**Records for the exercise**
■ ■ ■ ■
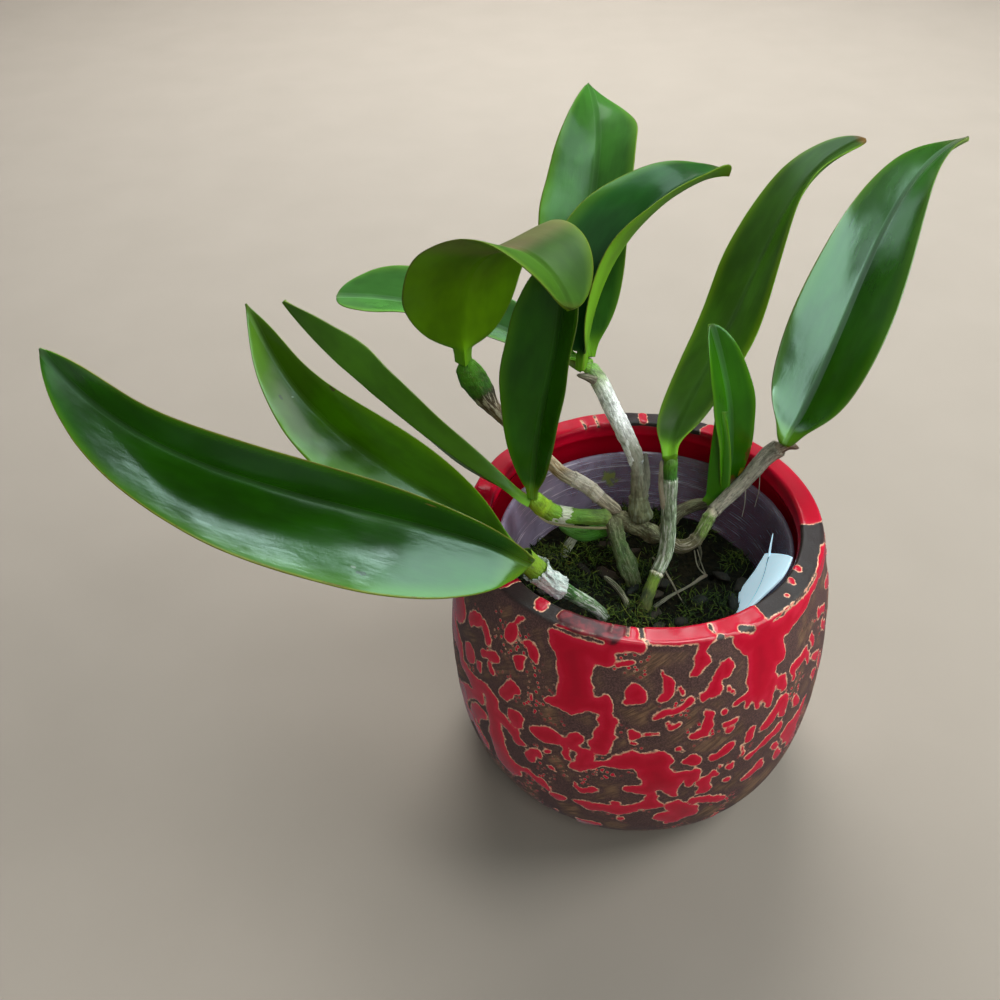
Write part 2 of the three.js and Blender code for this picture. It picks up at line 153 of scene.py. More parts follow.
def tone(red, green, blue):  # a colour as seen on screen, 0 to 255, as linear light
    seen = np.array([red, green, blue]) / 255
    return (*np.where(seen <= 0.04045, seen / 12.92, ((seen + 0.055) / 1.055) ** 2.4).tolist(), 1.0)


# One output of a node. Expressions on it add Math nodes.
class Wire:
    def __init__(self, finish, socket):
        self.finish, self.socket = finish, socket

    def math(self, operation, *values):
        return self.finish.node("ShaderNodeMath", {"operation": operation}, dict(enumerate(values)))

    def __add__(self, other):
        return self.math("ADD", self, other)

    def __sub__(self, other):
        return self.math("SUBTRACT", self, other)

    def __rsub__(self, other):
        return self.math("SUBTRACT", other, self)

    def __mul__(self, other):
        return self.math("MULTIPLY", self, other)

    def __truediv__(self, other):
        return self.math("DIVIDE", self, other)

    def __abs__(self):
        return self.math("ABSOLUTE", self)

    __radd__, __rmul__ = __add__, __mul__

    def most(self, other):
        return self.math("MAXIMUM", self, other)

    def over(self, low, high):  # 0 at low, 1 at high, an S curve between, also where low is the larger
        return self.finish.node("ShaderNodeMapRange", {"interpolation_type": "SMOOTHSTEP"},
                                {0: self, 1: low, 2: high, 3: 0.0, 4: 1.0})


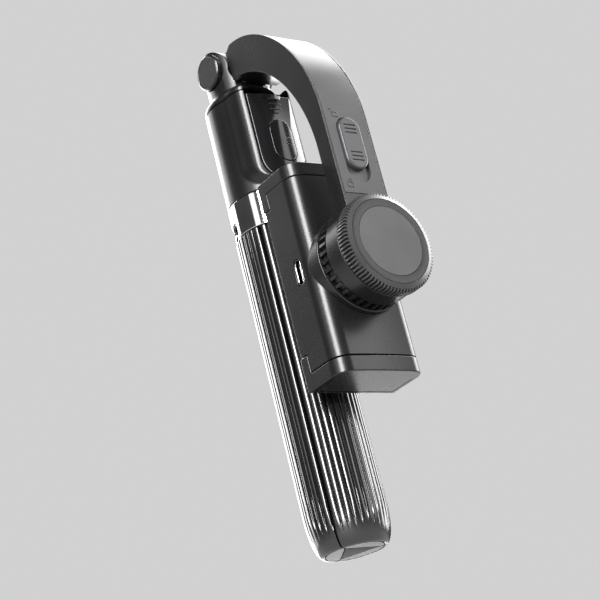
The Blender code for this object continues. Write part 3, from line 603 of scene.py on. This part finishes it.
def make_head_cap():
    low, high = CAP_LOW.z, CAP_HIGH.z
    lower_edge = ((0.25, 0.0), (0.06, 0.08), (0.0, 0.25))
    rings = [placed("Z", head_outline(high, inset), low + lift) for inset, lift in lower_edge]
    for k in range(9):
        turn = pi / 2 * k / 8
        height = high - CAP_SHOULDER + CAP_SHOULDER * sin(turn)
        rings.append(placed("Z", head_outline(high, CAP_SHOULDER * (1 - cos(turn))), height))
    cap = cut(skin("head_top", rings), cylinder("bore", ROD_R + GAP, 100, 200), recess())
    finish(eased(cap, 0.16, 2, 50), "shell_grey", "handle", "head_cap")


def curved_plate(name, outline, radius, thickness, edge):
    """Plate with an outline seen from the front, bent round the handle's axis."""
    rings = [bent(shrunk(outline, 0.12), radius - thickness), bent(outline, radius - thickness + 0.12)]
    for k in range(5):
        turn = pi / 2 * k / 4
        rings.append(bent(shrunk(outline, edge * (1 - cos(turn))), radius - edge + edge * sin(turn)))
    inner = shrunk(outline, edge)
    middle = sum(z for _, z in outline) / len(outline)
    for share in (0.85, 0.7, 0.55, 0.4, 0.25, 0.1):
        rings.append(bent([(x * share, middle + (z - middle) * share) for x, z in inner], radius))
    return skin(name, rings)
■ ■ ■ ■
Quote, without alteration, the final stretch of the entries: the line with "The Blender code" onward to the last line.

**Final result**
The Blender code for this object continues. Write part 3, from line 603 of scene.py on. This part finishes it.
def make_head_cap():
    low, high = CAP_LOW.z, CAP_HIGH.z
    lower_edge = ((0.25, 0.0), (0.06, 0.08), (0.0, 0.25))
    rings = [placed("Z", head_outline(high, inset), low + lift) for inset, lift in lower_edge]
    for k in range(9):
        turn = pi / 2 * k / 8
        height = high - CAP_SHOULDER + CAP_SHOULDER * sin(turn)
        rings.append(placed("Z", head_outline(high, CAP_SHOULDER * (1 - cos(turn))), height))
    cap = cut(skin("head_top", rings), cylinder("bore", ROD_R + GAP, 100, 200), recess())
    finish(eased(cap, 0.16, 2, 50), "shell_grey", "handle", "head_cap")


def curved_plate(name, outline, radius, thickness, edge):
    """Plate with an outline seen from the front, bent round the handle's axis."""
    rings = [bent(shrunk(outline, 0.12), radius - thickness), bent(outline, radius - thickness + 0.12)]
    for k in range(5):
        turn = pi / 2 * k / 4
        rings.append(bent(shrunk(outline, edge * (1 - cos(turn))), radius - edge + edge * sin(turn)))
    inner = shrunk(outline, edge)
    middle = sum(z for _, z in outline) / len(outline)
    for share in (0.85, 0.7, 0.55, 0.4, 0.25, 0.1):
        rings.append(bent([(x * share, middle + (z - middle) * share) for x, z in inner], radius))
    return skin(name, rings)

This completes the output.